The tech mammoth’s strict RTO push might just be a sneaky means of laying off workers, some future-of-work experts say. Amazon likely already knows the new policy will nudge dissatisfied workers out, meaning the company will no longer have to go through the tough process of formal layoffs. As a tradeoff, the RTO crusade could come at the expense of the company’s own talent and tech advancements.

"Amazon presumably took the view they would rather control costs by cutting head count and take the hit of technology and innovation," Stanford economist Nicholas Bloom told Business Insider.

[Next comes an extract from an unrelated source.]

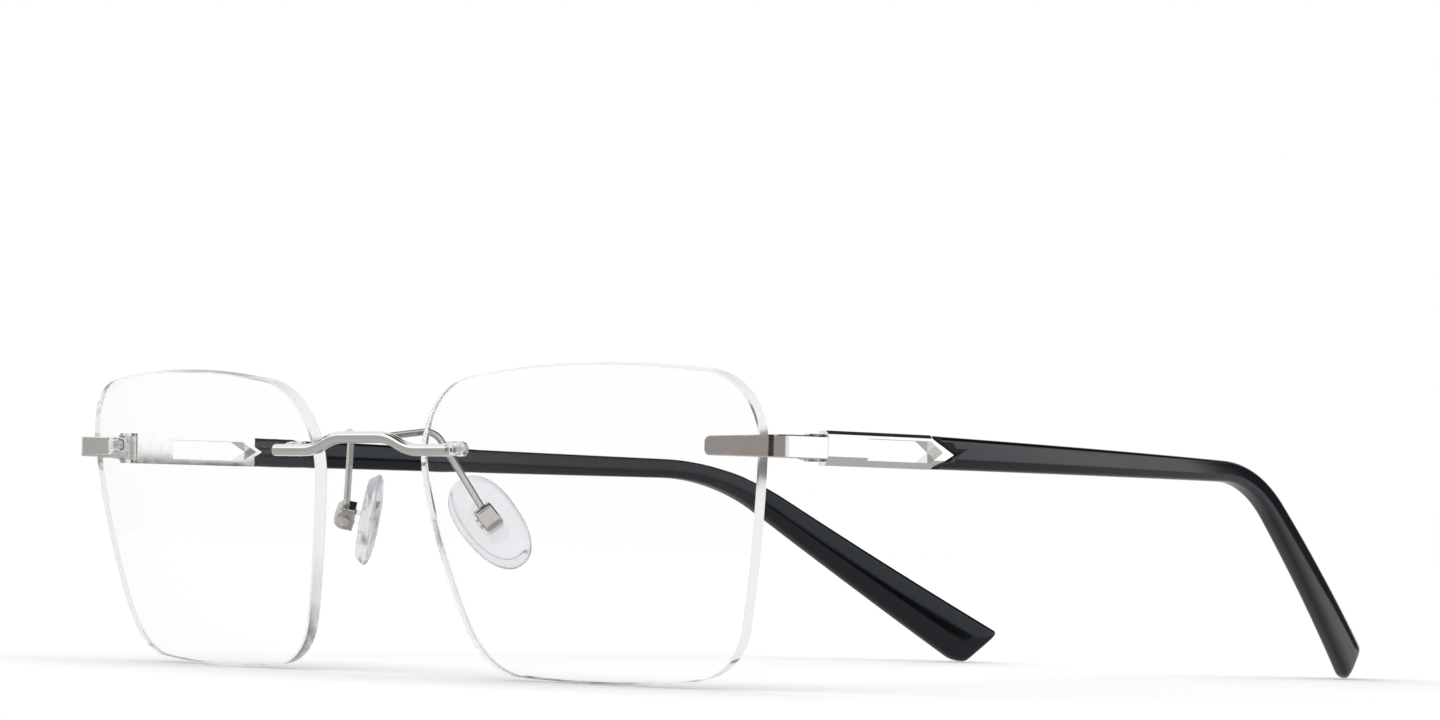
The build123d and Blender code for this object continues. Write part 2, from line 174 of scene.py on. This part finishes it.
def panel_share(tree, where, azimuth, elevation, whole, gone):
    """1 inside a round panel, 0 outside it."""
    dot = tree.add("ShaderNodeVectorMath", operation="DOT_PRODUCT")
    tree.put(dot, 0, where)
    tree.put(dot, 1, toward(azimuth, elevation))
    return tree.span(dot.outputs["Value"], cos(radians(gone)), cos(radians(whole)))


def make_world():
    world = bpy.data.worlds.new("studio")
    bpy.context.scene.world = world
    tree = Tree(world)
    where = tree.add("ShaderNodeTexCoord").outputs["Generated"]
    height = tree.add("ShaderNodeSeparateXYZ")
    tree.put(height, 0, where)
    below = tree.span(height.outputs["Z"], sin(radians(EDGE_TOP)), sin(radians(EDGE_FULL)))
    front = panel_share(tree, where, EDGE_AZIMUTH, 0, EDGE_WHOLE, EDGE_GONE)
    edge = tree.math("MULTIPLY", below, front)
    colour = tree.blend(edge, grey(1.0), (*EDGE_COLOUR, 1.0))
    for azimuth, elevation, whole, gone, tint in PANELS:
        inside = panel_share(tree, where, azimuth, elevation, whole, gone)
        colour = tree.blend(inside, colour, (*tint, 1.0))
    room = tree.add("ShaderNodeBackground", Strength=ROOM_LIGHT)
    tree.put(room, "Color", colour)
    plain = tree.add("ShaderNodeBackground", Color=grey(1.0), Strength=1.0)
    path = tree.add("ShaderNodeLightPath")
    seen = tree.math("MAXIMUM", path.outputs["Is Camera Ray"], path.outputs["Is Transmission Ray"])
    mix = tree.add("ShaderNodeMixShader")
    tree.put(mix, 0, seen)
    tree.put(mix, 1, room.outputs[0])
    tree.put(mix, 2, plain.outputs[0])
    tree.put(tree.nodes["World Output"], "Surface", mix.outputs[0])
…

The company may be content with making the sacrifice of some brain drain. The RTO crackdown came in tandem with CEO Andy Jassy calling for a reduction in managers and a bump in the ratio of workers to managers by 15% by the end of 2025’s first quarter. Amazon said its RTO shift is an effort to strengthen company culture and that the company has no plans to reduce its headcount.

Brian Elliott, future-of-work advisor and author of How the Future Works: Leading Flexible Teams to Do the Best Work of Their Lives, agreed with Bloom. He told Fortune Amazon will “undoubtedly” see employee attrition as a result of the mandate because it continues to be widely unpopular among most U.S. workers.

“The vast majority of people want something that is in the middle: They want a couple days a week together that are meaningful with their teams,” he said. “And, by the way, those people the flexibility is taken away from are much more likely to jump ship.”

A study from human resources consulting firm Robert Half conducted last month revealed 39% of office workers in Australia would quit if their company slashed flexible working. Amazon employees are already bolstering that statistic. Anonymous job review site Blind, which surveyed 2,585 verified Amazon workers a day after Jassy’s RTO announcement, found that 73% of employees considered quitting their jobs as a result of the mandate.

Amazon’s high risk strategy

These “backdoor layoffs,” as Bloom refers to them, have already made a splash in other workplaces. According to research by BambooHR published in May surveying over 1,500 U.S. managers, about a quarter of executives said they hoped employees would voluntarily leave the company after the implementation of an RTO mandate. When AT&T mandated its 60,000 workers across nine of its 350 offices work in person again, some employees interpreted the push as a way to eliminate workers unable or uninterested in relocating to their offices. CEO John Stankey estimated that 15% of the affected workforce, about 9,000 employees, would face the choice of relocating or leaving the company altogether.

“It’s a layoff wolf in return-to-office sheep’s clothing,” an anonymous AT&T employee told Bloomberg.

The sneaky layoff strategy hasn’t always worked out for employers. Almost half of employers that implemented RTO policies saw a greater than anticipated level of employee attrition, according to a 2023 report from Unispace. Almost 30% reported recruitment difficulties. 

Amazon will face this same risk, Elliott argued. Other tech companies may keep their flexible work policies as a means to poach Amazon’s talent, and Amazon may struggle to hire new faces, he said. This talent pool shrinks even more for women, who may need flexibility for child care, and managers, who can leverage experience to find a cushier job elsewhere.

“You lose a set of people in your organization,” Elliott said. “You lose high performance.”